__INSTRUCTIONS FOR THE TASK__. Write out the full set of records below exactly.

__SUPPLIED INFORMATION__.
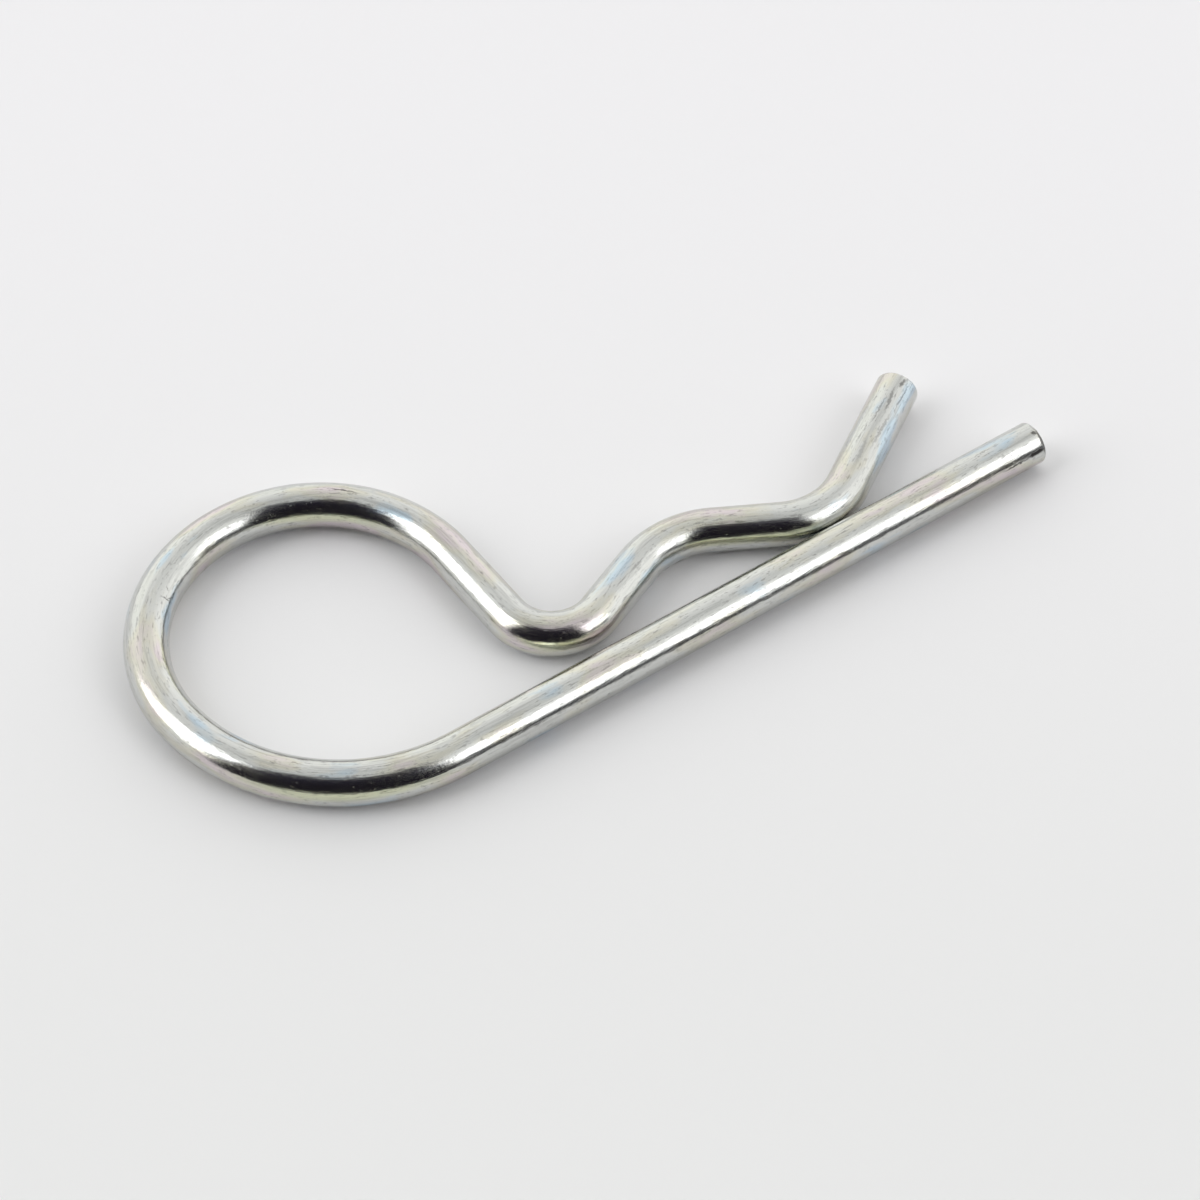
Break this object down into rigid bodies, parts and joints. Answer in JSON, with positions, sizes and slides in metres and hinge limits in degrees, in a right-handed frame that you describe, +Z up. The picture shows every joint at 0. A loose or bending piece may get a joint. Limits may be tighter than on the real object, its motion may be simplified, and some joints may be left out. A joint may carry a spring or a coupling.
{
  "type": "hairpin cotter pin",
  "caption": "Hairpin cotter of round wire: a straight leg, a finger loop, a hump between two valleys and a flared tip.",
  "frame": {"origin": "middle of the clip's outline, on the surface that it lies on", "axes": "+X along the straight leg, from the loop to the leg's tip; +Y from the straight leg towards the bent arm; +Z up out of the plane of the wire"},
  "size_m": [0.065, 0.0288, 0.0032],
  "materials": {
    "zinc_plated_steel": "bright zinc plate over drawn spring steel wire, with fine lengthwise draw lines"
  },
  "bodies": {
    "root": {"cotter_pin": "zinc_plated_steel"}
  },
  "joints": []
}
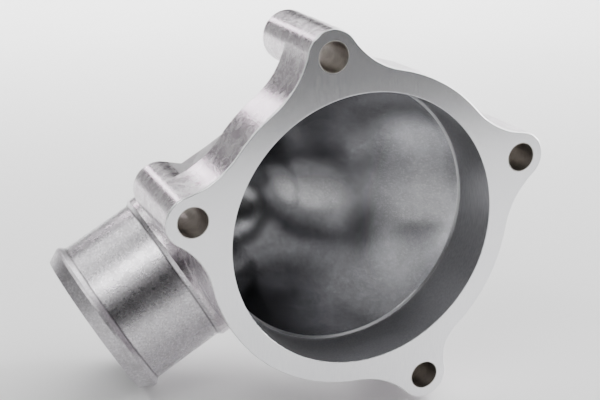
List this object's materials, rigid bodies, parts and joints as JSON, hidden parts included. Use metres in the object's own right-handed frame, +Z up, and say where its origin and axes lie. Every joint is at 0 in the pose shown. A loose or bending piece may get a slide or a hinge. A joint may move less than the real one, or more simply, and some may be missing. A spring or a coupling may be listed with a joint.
{
  "type": "thermostat housing",
  "caption": "Cast coolant outlet housing: a flat flange with offset bolt bosses round a large bore, and a leaning bowl that turns into a beaded hose neck.",
  "frame": {"origin": "centre of the main bore on the machined mating face", "axes": "-Y out of the mating face along the main bore, +Z up as pictured, +X to the right seen from the front of the face; the bowl and the hose neck lie behind the face on +Y"},
  "size_m": [0.1465, 0.0811, 0.1253],
  "materials": {
    "cast_aluminium": "as-cast, with a machined satin mating face"
  },
  "bodies": {
    "root": {"housing": "cast_aluminium"}
  },
  "joints": []
}
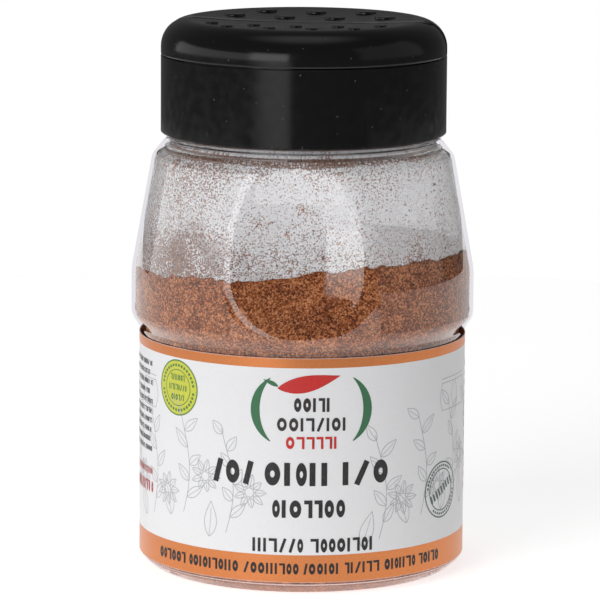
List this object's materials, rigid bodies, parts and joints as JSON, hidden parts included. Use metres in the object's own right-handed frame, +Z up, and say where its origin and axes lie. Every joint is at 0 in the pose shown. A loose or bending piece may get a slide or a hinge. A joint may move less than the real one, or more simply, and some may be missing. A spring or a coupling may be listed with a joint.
{
  "type": "spice jar",
  "caption": "Clear waisted jar of ground nutmeg with a wrap-round label and a black shaker cap whose hinged flaps lift.",
  "frame": {"origin": "centre of the jar's foot, on the surface that it stands on", "axes": "+Z up along the jar's axis; -Y is the front of the label; +X is to the right of a person who faces the front"},
  "size_m": [0.0626, 0.0624, 0.1005],
  "materials": {
    "clear_plastic": "clear and glossy",
    "ground_nutmeg": null,
    "label_paper": null,
    "black_plastic": "satin"
  },
  "bodies": {
    "jar_body": {"jar": "clear_plastic", "ground_nutmeg": "ground_nutmeg", "label": "label_paper", "cap_body": "black_plastic"},
    "fine_flap": {"flap_fine": "black_plastic"},
    "coarse_flap": {"flap_coarse": "black_plastic"}
  },
  "joints": [
    {"name": "fine_flap_hinge", "type": "hinge", "parent": "jar_body", "child": "fine_flap", "pos_m": [-0.00036, -0.00232, 0.0996], "axis": [-0.9882, 0.153, 0], "range_deg": [0, 90]},
    {"name": "coarse_flap_hinge", "type": "hinge", "parent": "jar_body", "child": "coarse_flap", "pos_m": [0.00018, 0.00114, 0.0996], "axis": [0.9882, -0.153, 0], "range_deg": [0, 90]}
  ]
}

__OUTPUT OF THE TASK__.
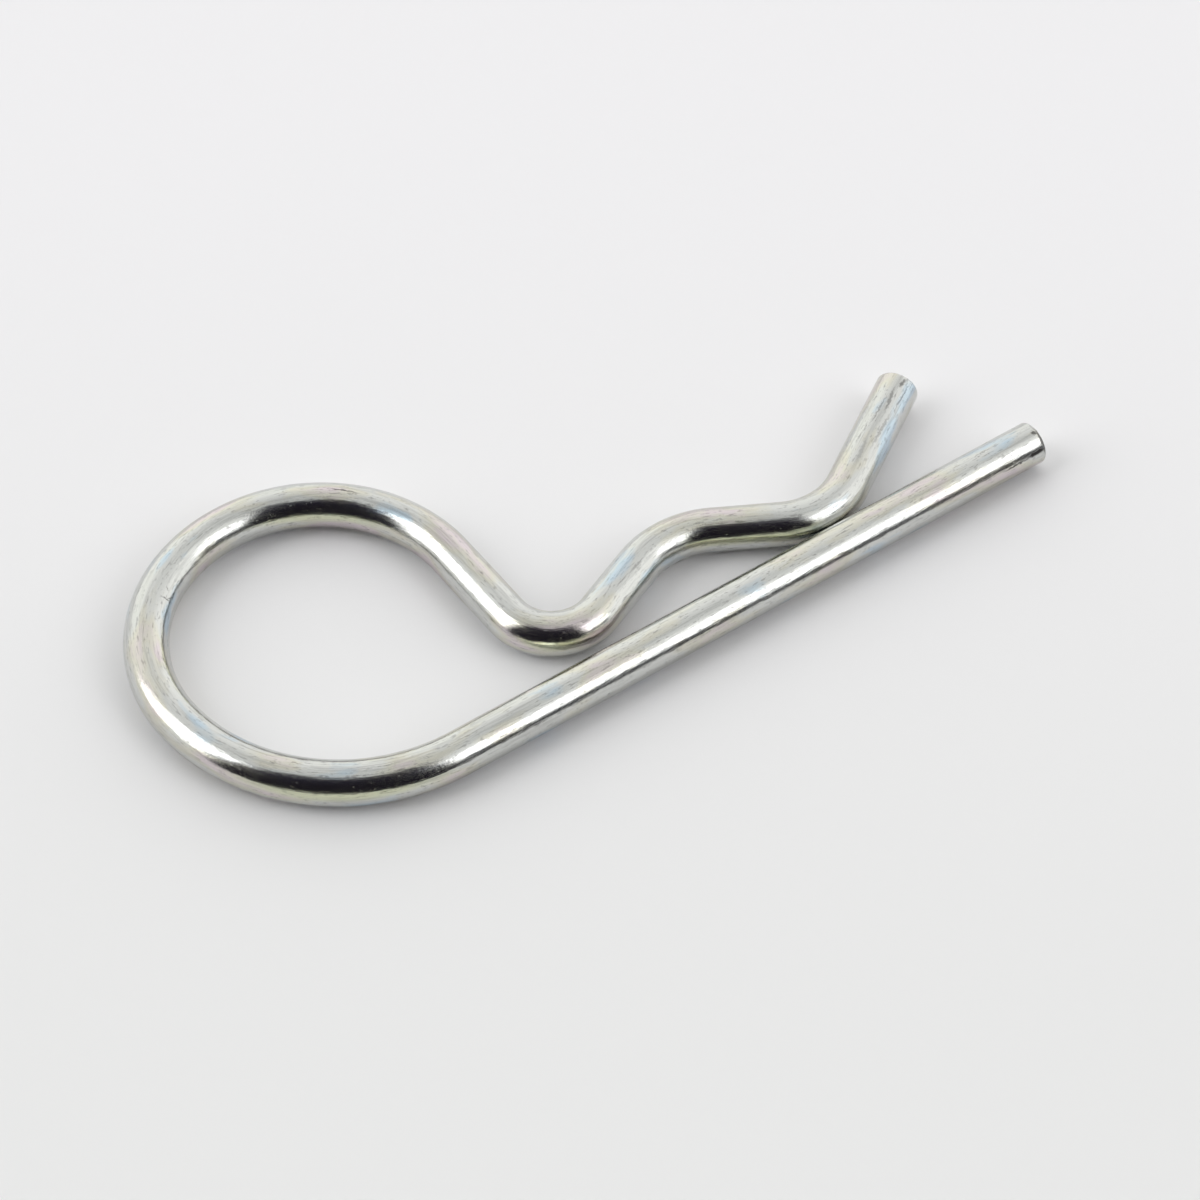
Break this object down into rigid bodies, parts and joints. Answer in JSON, with positions, sizes and slides in metres and hinge limits in degrees, in a right-handed frame that you describe, +Z up. The picture shows every joint at 0. A loose or bending piece may get a joint. Limits may be tighter than on the real object, its motion may be simplified, and some joints may be left out. A joint may carry a spring or a coupling.
{
  "type": "hairpin cotter pin",
  "caption": "Hairpin cotter of round wire: a straight leg, a finger loop, a hump between two valleys and a flared tip.",
  "frame": {"origin": "middle of the clip's outline, on the surface that it lies on", "axes": "+X along the straight leg, from the loop to the leg's tip; +Y from the straight leg towards the bent arm; +Z up out of the plane of the wire"},
  "size_m": [0.065, 0.0288, 0.0032],
  "materials": {
    "zinc_plated_steel": "bright zinc plate over drawn spring steel wire, with fine lengthwise draw lines"
  },
  "bodies": {
    "root": {"cotter_pin": "zinc_plated_steel"}
  },
  "joints": []
}
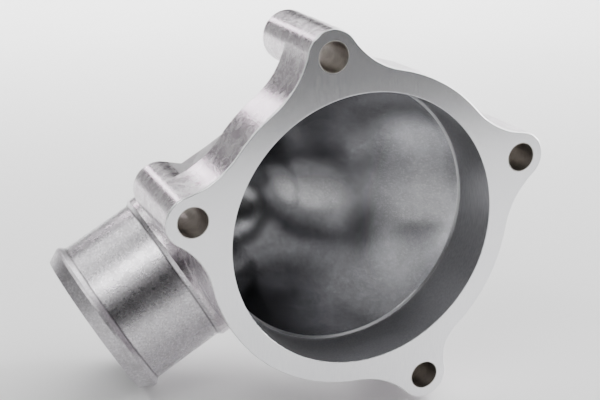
List this object's materials, rigid bodies, parts and joints as JSON, hidden parts included. Use metres in the object's own right-handed frame, +Z up, and say where its origin and axes lie. Every joint is at 0 in the pose shown. A loose or bending piece may get a slide or a hinge. A joint may move less than the real one, or more simply, and some may be missing. A spring or a coupling may be listed with a joint.
{
  "type": "thermostat housing",
  "caption": "Cast coolant outlet housing: a flat flange with offset bolt bosses round a large bore, and a leaning bowl that turns into a beaded hose neck.",
  "frame": {"origin": "centre of the main bore on the machined mating face", "axes": "-Y out of the mating face along the main bore, +Z up as pictured, +X to the right seen from the front of the face; the bowl and the hose neck lie behind the face on +Y"},
  "size_m": [0.1465, 0.0811, 0.1253],
  "materials": {
    "cast_aluminium": "as-cast, with a machined satin mating face"
  },
  "bodies": {
    "root": {"housing": "cast_aluminium"}
  },
  "joints": []
}
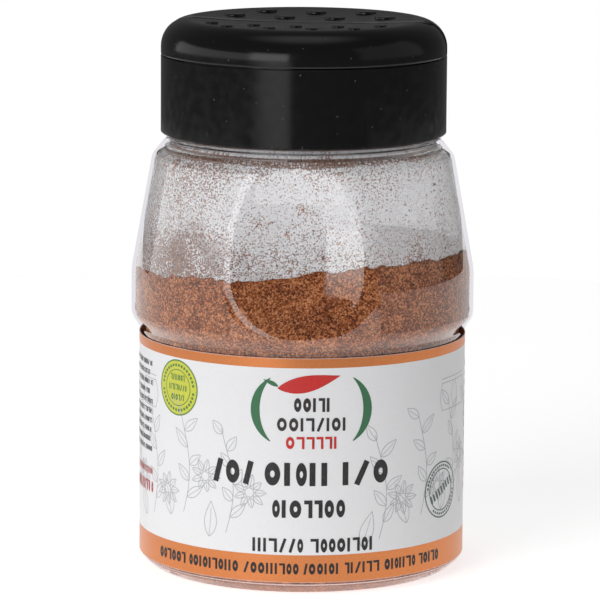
List this object's materials, rigid bodies, parts and joints as JSON, hidden parts included. Use metres in the object's own right-handed frame, +Z up, and say where its origin and axes lie. Every joint is at 0 in the pose shown. A loose or bending piece may get a slide or a hinge. A joint may move less than the real one, or more simply, and some may be missing. A spring or a coupling may be listed with a joint.
{
  "type": "spice jar",
  "caption": "Clear waisted jar of ground nutmeg with a wrap-round label and a black shaker cap whose hinged flaps lift.",
  "frame": {"origin": "centre of the jar's foot, on the surface that it stands on", "axes": "+Z up along the jar's axis; -Y is the front of the label; +X is to the right of a person who faces the front"},
  "size_m": [0.0626, 0.0624, 0.1005],
  "materials": {
    "clear_plastic": "clear and glossy",
    "ground_nutmeg": null,
    "label_paper": null,
    "black_plastic": "satin"
  },
  "bodies": {
    "jar_body": {"jar": "clear_plastic", "ground_nutmeg": "ground_nutmeg", "label": "label_paper", "cap_body": "black_plastic"},
    "fine_flap": {"flap_fine": "black_plastic"},
    "coarse_flap": {"flap_coarse": "black_plastic"}
  },
  "joints": [
    {"name": "fine_flap_hinge", "type": "hinge", "parent": "jar_body", "child": "fine_flap", "pos_m": [-0.00036, -0.00232, 0.0996], "axis": [-0.9882, 0.153, 0], "range_deg": [0, 90]},
    {"name": "coarse_flap_hinge", "type": "hinge", "parent": "jar_body", "child": "coarse_flap", "pos_m": [0.00018, 0.00114, 0.0996], "axis": [0.9882, -0.153, 0], "range_deg": [0, 90]}
  ]
}